On Tue, Apr 6, 2021 at 1:21 PM Martin Kopec <mkopec@redhat.com> wrote:

...
Hi,

one of our jobs (python-tempestconf project) is frequently failing with POST_FAILURE [1] during the following task:

export-devstack-journal : Export journal

I'm bringing this to a broader audience as we're not sure where exactly the issue might be.

Did you encounter a similar issue lately or in the past?

[1] https://zuul.opendev.org/t/openstack/builds?job_name=python-tempestconf-tempest-devstack-admin-plugins&project=osf/python-tempestconf

Thanks for any advice, -- Martin Kopec

Jeremy Stanley

8:02 a.m.

On 2021-04-06 13:21:17 +0200 (+0200), Martin Kopec wrote:

...

one of our jobs (python-tempestconf project) is frequently failing with POST_FAILURE [1] during the following task:

export-devstack-journal : Export journal

I'm bringing this to a broader audience as we're not sure where exactly the issue might be.

Did you encounter a similar issue lately or in the past?

[1] https://zuul.opendev.org/t/openstack/builds?job_name=python-tempestconf-tempest-devstack-admin-plugins&project=osf/python-tempestconf

Looking at the error, I strongly suspect memory exhaustion. We could try tuning xz to use less memory when compressing. -- Jeremy Stanley

Radosław Piliszek

8:11 a.m.

On Tue, Apr 6, 2021 at 6:02 PM Jeremy Stanley <fungi@yuggoth.org> wrote:

...

Looking at the error, I strongly suspect memory exhaustion. We could try tuning xz to use less memory when compressing.

That was my hunch as well, hence why I test using gzip.

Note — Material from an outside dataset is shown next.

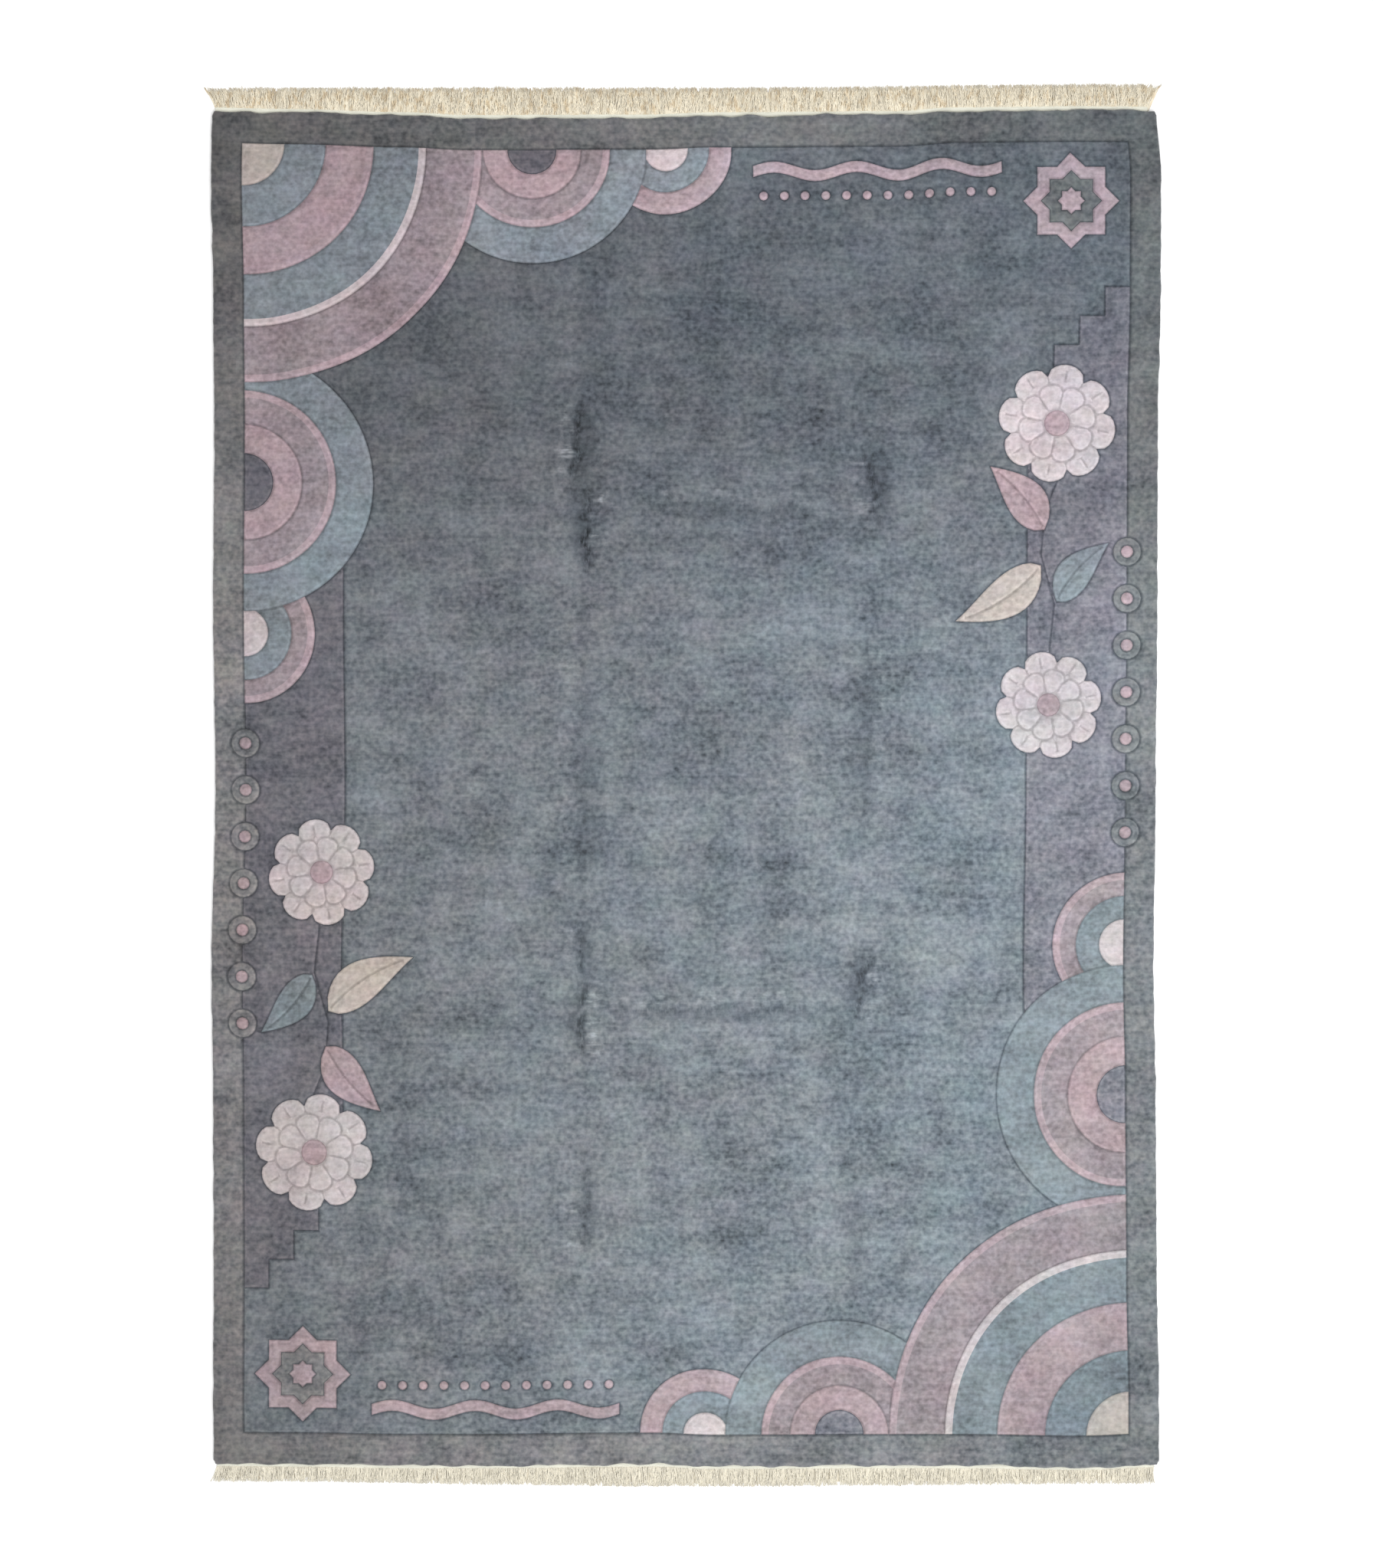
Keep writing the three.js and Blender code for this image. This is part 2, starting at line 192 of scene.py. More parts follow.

On Tue, Apr 6, 2021 at 5:51 PM Clark Boylan <cboylan@sapwetik.org> wrote:

...

On Tue, Apr 6, 2021, at 8:14 AM, Radosław Piliszek wrote:

...
I am testing whether replacing xz with gzip would solve the problem [1] [2].

The reason we used xz is that the files are very large and gz compression is very poor compared to xz for these files and these files are not really human readable as is (you need to load them into journald first). Let's test it and see what the gz file sizes look like but if they are still quite large then this is unlikely to be an appropriate fix.

Let's see how bad the file sizes are. If they are acceptable, we can keep gzip and be happy. Otherwise we try to tune the params to make xz a better citizen as fungi suggested. -yoctozepto

Radosław Piliszek

8:15 a.m.

On Tue, Apr 6, 2021 at 6:11 PM Radosław Piliszek <radoslaw.piliszek@gmail.com> wrote:

...

On Tue, Apr 6, 2021 at 5:51 PM Clark Boylan <cboylan@sapwetik.org> wrote:

...
On Tue, Apr 6, 2021, at 8:14 AM, Radosław Piliszek wrote:

...
I am testing whether replacing xz with gzip would solve the problem [1] [2].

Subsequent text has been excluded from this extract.